Quando cheguei em Angola, uma coisa me chamou a atenção: os cabelos das mulheres. Baseada no termo que usamos no Brasil, "cabelo afro", imaginei que aqui fosse encontrar as mulheres com suas belas cabeleiras eriçadas, seus penteados de tranças e coisas assim. Ledo engano!
Fiquei supresa quando vi que a maioria esmagadora delas usa cabelos lisos. Pior, usam perucas!!!E quando não estão com os cabelos "arrumados" colocam turbantes ou lenços na cabeça, com exceção das mais velhas, que ainda preservam algumas tradições. É verdade que algumas optam pelos apliques, em alguns casos até cacheados. Mas nunca não seus cabelos de verdade. Somente nas crianças, ainda que a contragosto delas, é possível ver os cabelos naturais. Isso é muito assustador, até porque aqui não existem muitas brancas com suas cabeleiras lisas para elas se espelharem. Mas existem as benditas novelas... a bendita tv, que dita o que é bonito ou feio.
Outro dia eu estava na porta de um hotel e a camareira veio falar comigo. Ela me disse:
- Que bonito seu cabelo. É seu mesmo? Perguntou, tocando-o incrédula.
- Sim, é meu sim. Por quê?
- Porque parece "cabelo brasileiro".
- Mas é cabelo brasileiro, disse rindo. Eu sou brasileira. Lá a gente chama cabelos como meus de afro. Engraçado que aqui vocês preferem os cabelos lisos e dificilmente usam os seus próprios cabelos. Por quê?
- Porque é bonito e tá na moda.
A resposta dela foi ligeira e simples. Pode até ser verdade, mas eu acho que o buraco é mais embaixo. A análise desse buraco eu deixo para os antropólogos, que o fazem muito bem.
Lembrei de quando eu tinha meus cabelos "lisos" e da mudança que se processou em minha vida quando resolvi assumí-los crespos. Tive vontade de fazer um discurso, mas me contive.
Fiquei sabendo que no Brasil a moda agora são os cabelos crespos, fenômeno impulsionado pela personagem de Taís Araújo na novela das oito. Mais uma vez a novela dita a moda e esta, por sua vez, dita o comportamento das pessoas.
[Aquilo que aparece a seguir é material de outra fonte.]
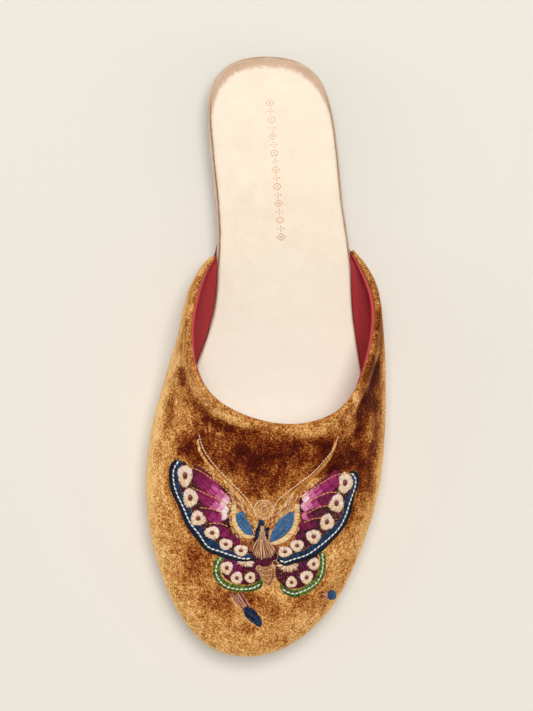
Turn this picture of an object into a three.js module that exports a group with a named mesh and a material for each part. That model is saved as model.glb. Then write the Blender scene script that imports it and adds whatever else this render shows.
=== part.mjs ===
// Left velvet babouche slipper, an open-backed flat mule on a low heel.
// Millimetres, +Z up. The toe points along -Y, the heel along +Y, and +X is the
// outer (little-toe) side. The origin is on the floor under the middle of the shoe.
//
// Pieces, from the floor up: heel block, outsole, leather-wrapped midsole board,
// padded insole, and the velvet upper, one lasted wall that stands on the edge of
// the outsole, outside the midsole, and is open at the collar and underneath.
import * as THREE from "three";
import { mergeVertices } from "three/addons/utils/BufferGeometryUtils.js";

// ---------------------------------------------------------------- dimensions
const HEEL_BACK_Y = 128.8; // rearmost point of the midsole
const OUTSOLE_T = 3.0; // outsole thickness
const MIDSOLE_T = 2.6; // wrapped board thickness
const INSOLE_T = 4.0; // padded sock thickness
const GAP = 0.3; // between pieces that touch
const HEEL_LENGTH = 52.0; // from the back of the midsole to the heel breast
const BREAST_HOLLOW = 2.5; // how far the breast line is dished
const WALL_T = 2.2; // velvet, backing and lining together
const WALL_END_T = 1.2; // the wall skived thin at the two wing ends
const WIDTH_FIT = 0.984; // the drafted outlines are drawn in sideways by this much
const SHIFT_X = -0.003; // these two centre the finished shoe's box on the origin
const SHIFT_Y = -0.488;

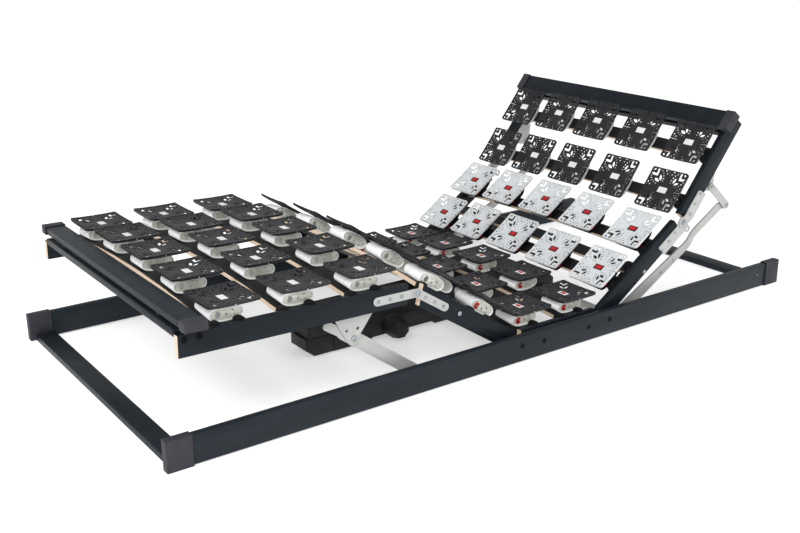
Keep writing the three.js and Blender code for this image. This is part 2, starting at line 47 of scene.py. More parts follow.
BASE_END, BASE_SIDE = 1000, 450
BASE_RAIL_INNER, BASE_RAIL_OUTER, BASE_RAIL_REACH = 429.5, 447.5, 996.7
THIGH_BOLT_X, BACK_BOLT_X, BOLT_Z, BOLT_HOLE = -30, 281, 42, 6.8
SEAT_SPACERS_X = (42, 200)
THIGH_LENGTH, CALF_LENGTH, BACK_LENGTH, HEAD_LENGTH = 368, 602, 369, 337
RAIL_INNER, RAIL_OUTER, RAIL_HALF = 394, 410, 25
FOOT_BAR = {"x0": -595, "x1": -546, "bottom": 39, "top": 57, "spacer_x": -586, "spacer_foot": 33.3}
HEAD_BAR = {"x0": 280, "x1": 330, "bottom": 34.3, "top": 59, "spacer_x": 289, "spacer_foot": 25.3}
BAR_HALF, BAR_CAP_INNER, BAR_CAP_END, BAR_CAP_OVER = 435, 409, 438, 2.2
SPACER_RADIUS, SPACER_Y = 8, 290
FOOT_CROSS = {"middle": -592.5, "bottom": 17, "top": 33}
HEAD_CROSS = {"middle": 286, "bottom": 0, "top": 25}
CROSS_HALF, CROSS_THICK = 391, 18
COLUMNS = (-347, -173.5, 0, 173.5, 347)
BOW_RISE, BOW_HALF = 19, 390
SLAT_TOP, SLAT_THICK, SLAT_HALF = 21, 10, 388
PLATE_Z = 57
PLATE_X, PLATE_Y, PLATE_CURL = 62, 64, 9
SLIT_HALF, SLIT_LONG = 0.8, 23
SPRING_HIGH, SPRING_REACH, SPRING_SHIFT, BAND_HALF = PLATE_Z - SLAT_TOP, 41, -9, 34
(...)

Certamente enquanto a novela estiver no ar todos acharão os crespos bonitos. Quando a novela acabar, Deus é quem sabe o que acontecerá com eles. Eu aposto numa corrida aos salões para tentar voltar "ao estado natural". Gostaria de ser otimista e acreditar que os cabelos crespos passarão a ser um marcador identitário importante para as mulhes negras. Mas acho difícil. Somos escravos da moda e é difícil remar contra a maré.
Voltando ao choque de realidade... desfiz um monte de ilusões sobre a África desde que cheguei aqui. Essa era uma delas. Achei que ia vivenciar a negritude em seu "estado puro", mesmo sem saber direito o que isso queria dizer. Talvez eu ainda descubra... talvez nunca venha a saber.
Minha preta, vc está arrasando nos textos!!! Que bom ser de você!!!